# 1989-1990 Diamondback Ascent? Need help identifying



## sergiorochajr (Jul 1, 2015)

A family member of mine was cleaning house and just dropped off this Diamondback Ascent for free. From a little research on this forum and others, I am guessing it is from 1989-1990 due to the straight forks? Just need some clarification and would like to know if it has a 1in or 1 1/8in steerer and what size seat post (26mm maybe?) Any recommendations are appreciated and glad to be part of this forum! 

Thanks guys


----------



## Uncle Grumpy (Oct 20, 2005)

Welcome aboard.

The seatpost and stem will likely be stamped with the size.

Pull the seatpost out and check the markings on the end, which of course assumes the post hasn't been shortened or the stamping has become unreadable as a result of rust, twisting, crud, etc. If so, vernier calipers will help you out.

Likewise, the stem quill will have a size marking (or at least it should). If it says 22.2mm then it's a 1" steerer. If it's 25.4, then it's 1 1/8" steerer.

Note the steerer size refers to the outer diameter of the steerer, the quill is thinner to fit the inside diameter of the steerer.

There are other obscure sizes as well for older BMX and French bikes used primarily for sexy brunettes to ride along the Seine carrying baguettes in a basket, but that's not relevant here.

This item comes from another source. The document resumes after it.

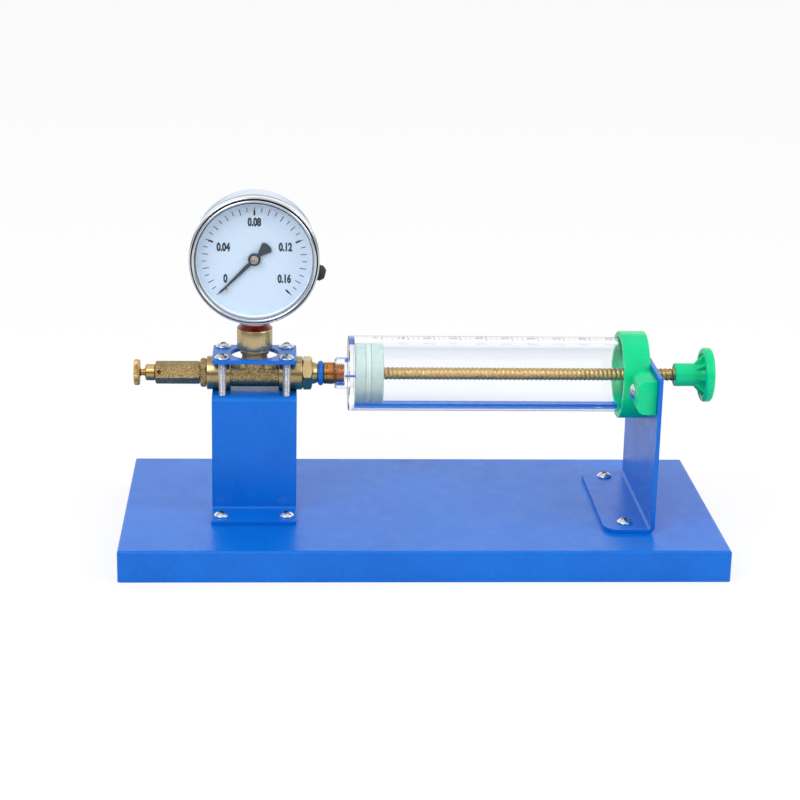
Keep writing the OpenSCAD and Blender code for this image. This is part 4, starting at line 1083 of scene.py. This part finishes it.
def floor():
    """A pale floor that the camera sees nearly white, and that is darker in reflections."""
    bm = bmesh.new()
    bmesh.ops.create_grid(bm, x_segments=1, y_segments=1, size=FLOOR_HALF)
    obj = mesh_object("floor", bm)
    material = bpy.data.materials.new("floor")
    material.use_nodes = True
    tree = Tree(material.node_tree)
    rays = tree.add("ShaderNodeLightPath").outputs
    # A ray through the clear tube counts as glossy too, and is left out here
    mirrored = tree.maths("SUBTRACT", rays["Is Glossy Ray"], rays["Is Transmission Ray"])
    mirrored.node.use_clamp = True
    shader = tree.named("Principled BSDF")
    tree.put(shader.inputs["Base Color"], tree.mixed(mirrored, FLOOR_TONE, FLOOR_IN_GLOSS))
    tree.put(shader.inputs["Roughness"], FLOOR_ROUGHNESS)
    glow = tree.add("ShaderNodeEmission", Color=WHITE)
    mix = tree.add("ShaderNodeMixShader")
    tree.put(mix.inputs["Fac"], tree.maths("MULTIPLY", rays["Is Camera Ray"], FLOOR_WHITE))
    tree.put(mix.inputs[1], shader.outputs[0])
    tree.put(mix.inputs[2], glow.outputs[0])
    tree.put(tree.named("Material Output").inputs["Surface"], mix.outputs[0])
    obj.data.materials.append(material)


def ramp(tree, direction, stops):
    """A strength that changes along one part of a direction, from (place, strength) stops."""
    node = tree.add("ShaderNodeFloatCurve")
    curve = node.mapping.curves[0]
    for place, strength in stops[1:-1]:
        curve.points.new(place / 2 + 0.5, strength)
    for point, (place, strength) in zip((curve.points[0], curve.points[-1]), (stops[0], stops[-1])):
        point.location = (place / 2 + 0.5, strength)
    for point in curve.points:
        point.handle_type = "VECTOR"
    node.mapping.update()
    halved = tree.maths("MULTIPLY_ADD", direction, 0.5)
    halved.node.inputs[2].default_value = 0.5
    tree.put(node.inputs["Value"], halved)
    return node.outputs[0]


def world_light():
    """A studio that is white to the camera and through glass.

    Matt faces see a soft room. Glossy ones see a bright wall with a dark band behind the
    object, and ahead of it a dark horizon under a bright ceiling.
    """
    world = bpy.data.worlds.new("studio")
    bpy.context.scene.world = world
    world.use_nodes = True
    tree = Tree(world.node_tree)
    coords = tree.add("ShaderNodeTexCoord")
    split = tree.add("ShaderNodeSeparateXYZ", Vector=coords.outputs["Generated"])

    def strength(by_height, by_depth):
        height = ramp(tree, split.outputs["Z"], by_height)
        return tree.maths("MULTIPLY", height, ramp(tree, split.outputs["Y"], by_depth))

    soft = strength(SOFT_BY_HEIGHT, SOFT_BY_DEPTH)
    behind = tree.maths("MULTIPLY", strength(GLOSS_BEHIND, BEHIND_SHARE), BEHIND_GAIN)
    gloss = tree.maths("ADD", behind, strength(GLOSS_AHEAD, AHEAD_SHARE))
    rays = tree.add("ShaderNodeLightPath").outputs
    clear_sight = tree.maths("MAXIMUM", rays["Is Camera Ray"], rays["Is Transmission Ray"])
    is_gloss = rays["Is Glossy Ray"]
    not_gloss = tree.maths("SUBTRACT", 1.0, is_gloss)
    seen = tree.maths("ADD", tree.maths("MULTIPLY", gloss, is_gloss),
                      tree.maths("MULTIPLY", soft, not_gloss))
    back = tree.named("Background")
    tree.put(back.inputs["Color"], WHITE)
    tree.put(back.inputs["Strength"], tree.maths("MAXIMUM", clear_sight, seen))


def area_lamp(name, place, side, watts):
    """A square lamp that faces the middle of the object."""
    data = bpy.data.lights.new(name, "AREA")
    data.shape = "RECTANGLE"
    data.size = data.size_y = side
    data.energy = watts
    obj = linked(name, data)
    obj.location = place
    obj.rotation_euler = (LAMP_TARGET - Vector(place)).to_track_quat("-Z", "Y").to_euler()


def camera():
    """The camera at the photograph's place, turned by its yaw, pitch and roll."""
    data = bpy.data.cameras.new("camera")
    data.sensor_width = CAMERA_SENSOR
    data.lens = CAMERA_LENS
    obj = linked("camera", data)
    level = math.cos(CAMERA_PITCH)
    ahead = Vector((math.sin(CAMERA_YAW) * level, math.cos(CAMERA_YAW) * level,
                    -math.sin(CAMERA_PITCH)))
    right = Vector((math.cos(CAMERA_YAW), -math.sin(CAMERA_YAW), 0))
    up = right.cross(ahead)
    rolled_right = math.cos(CAMERA_ROLL) * right + math.sin(CAMERA_ROLL) * up
    rolled_up = math.cos(CAMERA_ROLL) * up - math.sin(CAMERA_ROLL) * right
    turn = Matrix((rolled_right, rolled_up, -ahead)).transposed().to_4x4()
    obj.matrix_world = Matrix.Translation(CAMERA_PLACE) @ turn
    bpy.context.scene.camera = obj


floor()
world_light()
for lamp_name, (lamp_place, lamp_side, lamp_watts) in LAMPS.items():
    area_lamp(lamp_name, lamp_place, lamp_side, lamp_watts)
camera()
bpy.context.scene.view_settings.view_transform = "Standard"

Avenir is Diamond Back's in-house component brand. The tyres look in good order, not cracked and plenty of tread. The bike looks like it's had a fairly easy life. Nice pick-up!

Grumps


----------



## J.A.Doogin (Nov 8, 2018)

sergiorochajr said:


> A family member of mine was cleaning house and just dropped off this Diamondback Ascent for free. From a little research on this forum and others, I am guessing it is from 1989-1990 due to the straight forks? Just need some clarification and would like to know if it has a 1in or 1 1/8in steerer and what size seat post (26mm maybe?) Any recommendations are appreciated and glad to be part of this forum!
> 
> Thanks guys


 Slightly sleepy old post but it's here! That's a 1988 Diamondback Ascent. My first mountain bike, though I think the fork on mine is curved. Still own it. But ride my Turner Burner.


----------